Yes! While one could have the luxury of dishwashers, cleaning sensitive equipment like knives requires added care. Many people don’t pay attention to where they store their knives.
A wooden or bamboo block is an ideal place to keep your blades protected from unwanted dirt and dust.
Do not consider storing it with other kitchen utensils as there is a high possibility of them rubbing against each other, leaving the blade damaged.
One of the pro tip recommendations is to oil your knife to protect it further (camellia oil has received a particular appreciation in this aspect).
Chinese chef knives or cleavers have been a rich part of the culinary world.
They have been extensively and intensively used in the Asian kitchens to prepare food employing wide cuts: julienne, slice, dice, chop.
The blade and the other aspects of the cleaver like the spine, the blunt edge, and the handle give broad scope to its usage.
They are one piece of equipment that nobody would mind not having on their kitchen shelves.
It is an all-purpose knife compatible with different cuts, thus aiding you in preparing a wide range of meals.

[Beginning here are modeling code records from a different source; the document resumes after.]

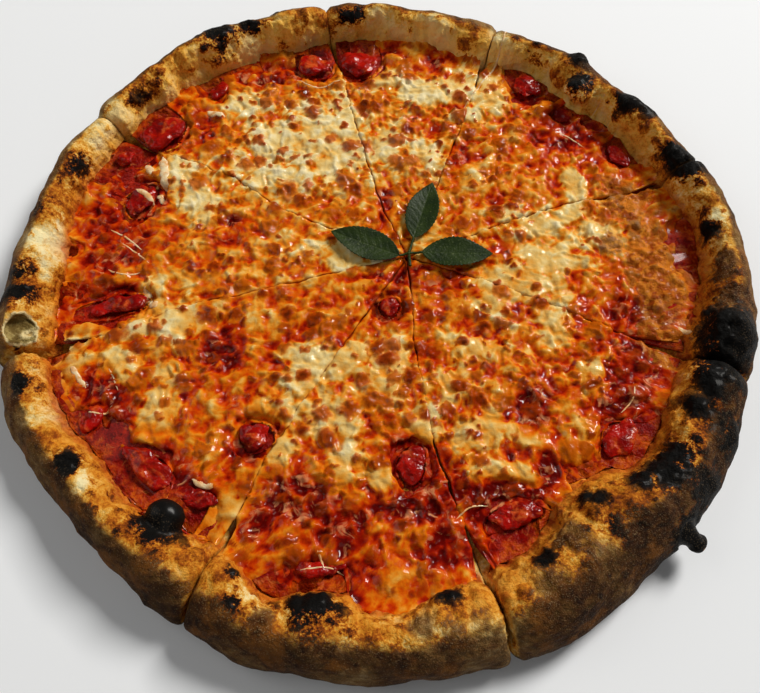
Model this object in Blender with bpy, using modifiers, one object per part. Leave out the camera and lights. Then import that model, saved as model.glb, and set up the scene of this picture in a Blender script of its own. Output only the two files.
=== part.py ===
"""Wood-fired margherita pizza cut into eight uneven slices that still lie together.

Each slice is a length of dough with its puffed rim, a thin layer of tomato sauce and a layer of
melted mozzarella. Crushed tomato pieces stand in openings of the cheese, and a sprig of three
basil leaves lies over the point where the cuts meet. Metres, +Z up, base on Z = 0.
"""

import math

import bmesh
import bpy
from mathutils import Matrix, Vector, noise

for old in list(bpy.data.objects):
    bpy.data.objects.remove(old, do_unlink=True)

MM = 0.001

# Heights of the layers
BASE_TOP = 3.8 * MM
SAUCE_BOTTOM = 4.1 * MM
SAUCE_TOP = 5.3 * MM
CHEESE_BOTTOM = 5.6 * MM
CHEESE_TOP = 8.1 * MM

# Rim of the dough
OUTER_RADIUS = 160.0 * MM
RIM_WIDTH = 24.0 * MM
RIM_HEIGHT = 21.0 * MM
DOUGH_STEPS = 120
LAYER_STEPS = 64

# Cuts, all meeting a little off the middle
CUT_CENTRE = Vector((13.0, 13.0)) * MM
CUT_REACH = 195.0 * MM
PRESS_DEPTH = 2.2 * MM
PRESS_WIDTH = 6.0 * MM

# Room between a tomato piece and the cheese round it
PIECE_GAP = 0.35 * MM

object_parts = bpy.data.collections.new("margherita_pizza")
cutters = bpy.data.collections.new("cutters")
for made in (object_parts, cutters):
    bpy.context.scene.collection.children.link(made)


def coat(name, colour, roughness):
    material = bpy.data.materials.new(name)
    material.use_nodes = True
    shader = material.node_tree.nodes["Principled BSDF"]
    shader.inputs["Base Color"].default_value = (*colour, 1.0)
    shader.inputs["Roughness"].default_value = roughness
    material.diffuse_color = (*colour, 1.0)
    return material


CRUST = coat("crust", (0.56, 0.30, 0.10), 0.75)
SAUCE = coat("sauce", (0.42, 0.03, 0.008), 0.35)
CHEESE = coat("cheese", (0.74, 0.46, 0.15), 0.35)
TOMATO = coat("tomato", (0.46, 0.02, 0.008), 0.3)
BASIL = coat("basil", (0.03, 0.07, 0.02), 0.45)


def put(name, mesh, material=None):
    """An object in the pizza's collection, or a cutter where it has no material."""
    made = bpy.data.objects.new(name, mesh)
    if material:
        mesh.materials.clear()
        mesh.materials.append(material)
        object_parts.objects.link(made)
    else:
        made.hide_render = True
        made.display_type = "WIRE"
        cutters.objects.link(made)
    return made


def boolean(target, operation, other):
    step = target.modifiers.new(f"{operation.lower()}_{other.name}", "BOOLEAN")
    step.operation = operation
    step.solver = "EXACT"
    step.object = other


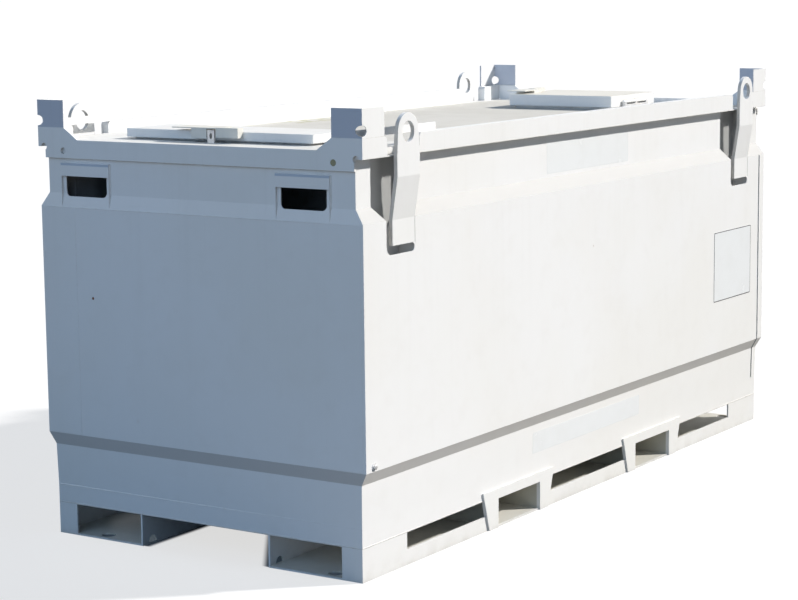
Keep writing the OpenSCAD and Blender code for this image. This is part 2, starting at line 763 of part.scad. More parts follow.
// Two boxes on the skirt with the padlock's space between them, a tab, and a plate over it all.
module lock_box(l, up) {
    x0 = hinge_off + l;
    x1 = x0 + lock_d;
    space_y0 = lock_shift - lock_space / 2;
    space_y1 = lock_shift + lock_space / 2;
    open_box(x0, space_y0 - lock_w, lock_w, up + lock_up - lock_h, up + lock_up);
    open_box(x0, space_y1, side_lock_w, up + plate_up - lock_h, up + plate_up);
    translate([x1 - plate_l, space_y1, up]) cube([plate_l - lock_d, side_lock_w, plate_up]);
    translate([x1 - hasp_t, space_y1 - tab_w, up + plate_up - lock_h]) cube([hasp_t, tab_w, lock_h]);
    translate([x1 - plate_l, space_y0, up + plate_up])
        cube([plate_l, lock_space + side_lock_w + plate_wing, plate_t]);
}

// A plate on the deck, in the padlock's space, with an oval hole for the shackle.
module hasp(l, up, foot) {
    x1 = hinge_off + l + lock_d;
    y1 = lock_shift + lock_space / 2 - tab_w - hasp_gap;
    top = up + plate_up - hasp_gap;
    difference() {
        translate([x1 - hasp_t, y1 - hasp_w, foot]) cube([hasp_t, hasp_w, top - foot]);
        translate([x1 - 2 * hasp_t, y1 - hasp_w / 2, top - hasp_hole_h]) rotate([90, 0, 90])
            linear_extrude(3 * hasp_t) scale([hasp_hole_w / 2, hasp_hole_h / 2]) circle(r = 1);
    }
}

// The cabinet's hinge faces the middle of the deck. The hatch's hinge lies along the front.
module at_cabinet() { translate([near_lid_x1 + hinge_off, 0, deck_z]) mirror([1, 0, 0]) children(); }
module at_hatch() { translate([hatch_x, -far_lid_w / 2 - hinge_off, deck_z]) rotate([0, 0, 90]) children(); }

module cabinet_coaming() { color(white) at_cabinet() coaming(near_lid_l, near_lid_w, near_lid_up, step_h); }
module cabinet_lid() { color(white) at_cabinet() lid(near_lid_l, near_lid_w, near_lid_up, near_low, near_hinge_l); }
module cabinet_hinge_ears() { color(steel) at_cabinet() hinge_ears(near_low, near_hinge_l, step_h); }
module cabinet_lock_box() { color(cream) at_cabinet() lock_box(near_lid_l, near_lid_up); }
module cabinet_hasp() { color(steel) at_cabinet() hasp(near_lid_l, near_lid_up, step_h); }
module hatch_coaming() { color(white) at_hatch() coaming(far_lid_w, far_lid_l, far_lid_up, 0); }
module hatch_lid() { color(white) at_hatch() lid(far_lid_w, far_lid_l, far_lid_up, far_low, far_hinge_l); }
module hatch_hinge_ears() { color(steel) at_hatch() hinge_ears(far_low, far_hinge_l, 0); }
module hatch_lock_box() { color(cream) at_hatch() lock_box(far_lid_w, far_lid_up); }
module hatch_hasp() { color(steel) at_hatch() hasp(far_lid_w, far_lid_up, 0); }

// ---- Inner tank ----

module inner_tank() {
    color(shade) difference() {
        translate([inner_x0 + inner_t, -inner_y, inner_z0])
            cube([inner_x1 - inner_x0 - inner_t, 2 * inner_y, inner_z1 - inner_z0]);
        translate([inner_x0, -inner_y + inner_t, inner_z0 + inner_t])
            cube([inner_x1 - inner_x0 - inner_t, 2 * (inner_y - inner_t), inner_z1 - inner_z0]);
    }
}

module inner_tank_end() {
    color(shade) translate([inner_x0, -inner_y, inner_z0]) cube([inner_t, 2 * inner_y, inner_z1 - inner_z0]);
}

module inner_tank_roof() {
    color(shade) difference() {
        translate([inner_x0, -inner_y, inner_z1]) cube([inner_x1 - inner_x0, 2 * inner_y, inner_t]);
        translate([hatch_x, 0, inner_z1 - inner_t]) cylinder(r = manway_r, h = 3 * inner_t);
    }
}

module inner_tank_bearers() {
    pitch = (inner_x1 - inner_x0 - bearer_h) / (bearer_n - 1);
    color(steel) for (i = [0:bearer_n - 1])
        translate([inner_x0 + i * pitch, -inner_y, base_h]) cube([bearer_h, 2 * inner_y, bearer_h]);
}

module manway_neck() {
    z0 = inner_z1 + inner_t;
    color(shade) translate([hatch_x, 0, z0]) difference() {
        union() {
            cylinder(r = manway_r + manway_t, h = manway_h);
            translate([0, 0, manway_h - manway_cover_t]) cylinder(r = manway_r + manway_flange, h = manway_cover_t);
        }
        translate([0, 0, -eps]) cylinder(r = manway_r, h = manway_h + 2 * eps);
    }
}

module manway_cover() {
    color(white) translate([hatch_x, 0, inner_z1 + inner_t + manway_h])
        cylinder(r = manway_r + manway_flange, h = manway_cover_t);
}

bund_floor();
front_wall();
back_wall();
near_end_wall();
far_end_wall();
front_skid();
back_skid();
near_fork_pocket();
far_fork_pocket();
deck();
front_rail();
back_rail();
near_end_plate();
far_end_plate();
near_front_angle();
near_back_angle();
far_front_angle();
far_back_angle();
near_front_lug();
near_back_lug();
far_front_lug();
far_back_lug();
near_front_recess();
near_back_recess();
far_front_recess();
far_back_recess();
front_slot_hood();
back_slot_hood();
cabinet_coaming();
cabinet_lid();
cabinet_hinge_ears();
cabinet_lock_box();
cabinet_hasp();
hatch_coaming();
hatch_lid();
hatch_hinge_ears();
hatch_lock_box();
hatch_hasp();
inner_tank();
inner_tank_end();
inner_tank_roof();
inner_tank_bearers();
manway_neck();
manway_cover();
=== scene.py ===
import json
import math
import bpy
from mathutils import Vector, Matrix


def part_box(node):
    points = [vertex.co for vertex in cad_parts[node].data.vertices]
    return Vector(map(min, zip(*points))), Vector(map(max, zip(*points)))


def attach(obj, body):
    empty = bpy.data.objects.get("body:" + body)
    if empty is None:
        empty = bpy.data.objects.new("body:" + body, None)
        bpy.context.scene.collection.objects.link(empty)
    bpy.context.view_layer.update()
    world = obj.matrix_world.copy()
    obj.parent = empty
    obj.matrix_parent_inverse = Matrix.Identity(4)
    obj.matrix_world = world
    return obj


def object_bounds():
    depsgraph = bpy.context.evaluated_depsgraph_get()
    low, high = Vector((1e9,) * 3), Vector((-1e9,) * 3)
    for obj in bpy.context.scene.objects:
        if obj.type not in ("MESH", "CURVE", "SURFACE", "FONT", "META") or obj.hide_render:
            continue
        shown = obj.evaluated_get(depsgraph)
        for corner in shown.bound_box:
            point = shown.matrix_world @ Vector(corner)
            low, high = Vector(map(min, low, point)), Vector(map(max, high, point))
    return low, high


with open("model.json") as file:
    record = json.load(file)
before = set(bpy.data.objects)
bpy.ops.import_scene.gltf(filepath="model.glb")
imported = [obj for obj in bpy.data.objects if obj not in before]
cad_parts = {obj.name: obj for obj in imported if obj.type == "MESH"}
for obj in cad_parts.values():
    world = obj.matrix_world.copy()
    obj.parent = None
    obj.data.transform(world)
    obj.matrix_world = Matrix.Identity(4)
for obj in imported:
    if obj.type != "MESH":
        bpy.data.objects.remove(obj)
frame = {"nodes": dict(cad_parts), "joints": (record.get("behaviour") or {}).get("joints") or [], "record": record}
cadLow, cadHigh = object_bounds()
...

Though the knife has not been designed for heavy-duty butchering, the thicker versions within Chinese cleavers can perform minimum meat processing tasks.
With new knives coming in the market, our arsenal has been crowded with varieties, and the Cai Dao might have taken a back seat.
However, it is one knife that has a special place because it is almost the perfect knife.
It is a great knife to master, and with persistent skilling and good care, one can utilize the full potential of the marvel that the Chinese cleaver is!